To the extent that it collaborates with people of color within and outside the OWS, the mostly white movement gains legitimacy among those with the greatest (objective) stake in toppling Wall Street. Without such legitimacy, it is doomed, and no amount of white privilege will save it.
It is doubtful that there would have been an Occupy Wall Street phenomenon, as we have experienced it, if President Obama had not lost his last stitch of emperors clothes this past spring and summer. His abject subservience to the “market’s” (Wall Street’s) demands that the budget deficit take priority over human needs – a logic that would necessitate the gutting of virtually every social program of the New Deal and the Great Society, including Social Security – broke the heart of every left-liberal Obamite, and every Black person that was not still drunk on ObamaL’aid. His 2008 activist base watched as Obama pleaded with Republicans to accept his $4 trillion budget cut “Grand Bargain” that would roll back a lifetime of social safety nets. The “progressive’s” champion became the star in their nightmare. This is what their votes had bought them: a total disaster.
And then the OWS folks gave them a movement.

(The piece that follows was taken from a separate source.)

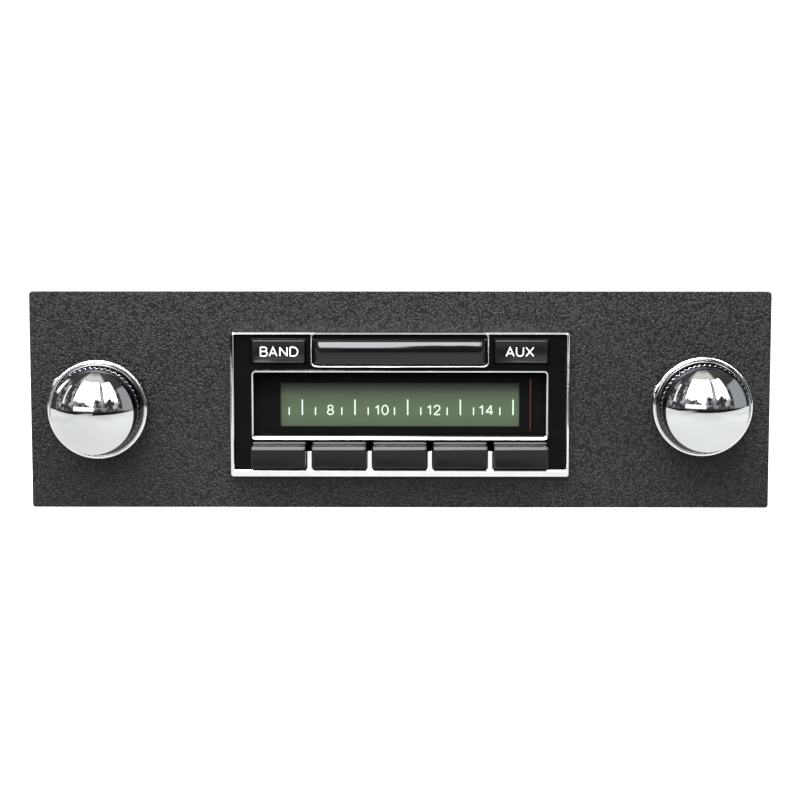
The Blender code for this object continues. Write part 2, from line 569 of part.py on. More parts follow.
# ---------------------------------------------------------------- chassis
def make_chassis():
    steel, w = MATERIALS["steel"], CHASSIS_HALF_W
    y0, y1 = CHASSIS_FRONT + SHEET + 0.3, CHASSIS_BACK - SHEET - 0.3
    low, high = CHASSIS_BOTTOM + SHEET + 0.3, CHASSIS_TOP - SHEET - 0.3
    pins = [circle(x, IDLER_Z, IDLER_PIN_R + GAP, 20) for x in (LEFT_IDLER_X, RIGHT_IDLER_X)]
    prism("chassis_front", rect(-w, w, CHASSIS_BOTTOM, CHASSIS_TOP),
          pins + [rounded_rect(-22, 22, 18, 27, 1.0, 2)], CHASSIS_FRONT, CHASSIS_FRONT + SHEET, steel)
    for name, side in (("chassis_left", -1), ("chassis_right", 1)):
        x0, x1 = sorted((side * w, side * (w - SHEET)))
        box(name, x0, x1, y0, y1, low, high, steel)
    vents = [rounded_rect(x - 1, x + 1, 78, 118, 0.9, 2) for x in range(-66, 67, 12)]
    prism("top_cover", rect(-w, w, y0, y1), vents, CHASSIS_TOP - SHEET, CHASSIS_TOP, steel, "Z")
    prism("bottom_cover", rect(-w, w, y0, y1), [], CHASSIS_BOTTOM, CHASSIS_BOTTOM + SHEET, steel, "Z")
    holes = [circle(0, AXIS_Z, BOLT_HOLE_R, 20), circle(*ANTENNA, 7.4, 28),
             rect(*WIRING_HOLE), circle(*AUX, 4.4, 24)]
    prism("chassis_rear", rect(-w, w, CHASSIS_BOTTOM, CHASSIS_TOP), holes,
          CHASSIS_BACK - SHEET, CHASSIS_BACK, steel)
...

In that sense, we should thank Obama for shattering the illusion that a Black corporate Democrat with better snake oil-selling skills than Bill Clinton can be anything but a more efficient facilitator of Wall Street’s all-consuming, world-killing agenda. However, this unintended favor is nothing compared to the catastrophic harm Obama’s ascent has wreaked on Black politics. The advent of the First Black President has politically neutralized Black America, the most progressive constituency in the nation – despite the fact that Obama opposes every element of the historical Black political consensus on peace and social justice. The opening that OWS has created for movement politics comes not a moment too soon for African Americans, the group most in need of a movement, and with the deepest historical experience in movement-building.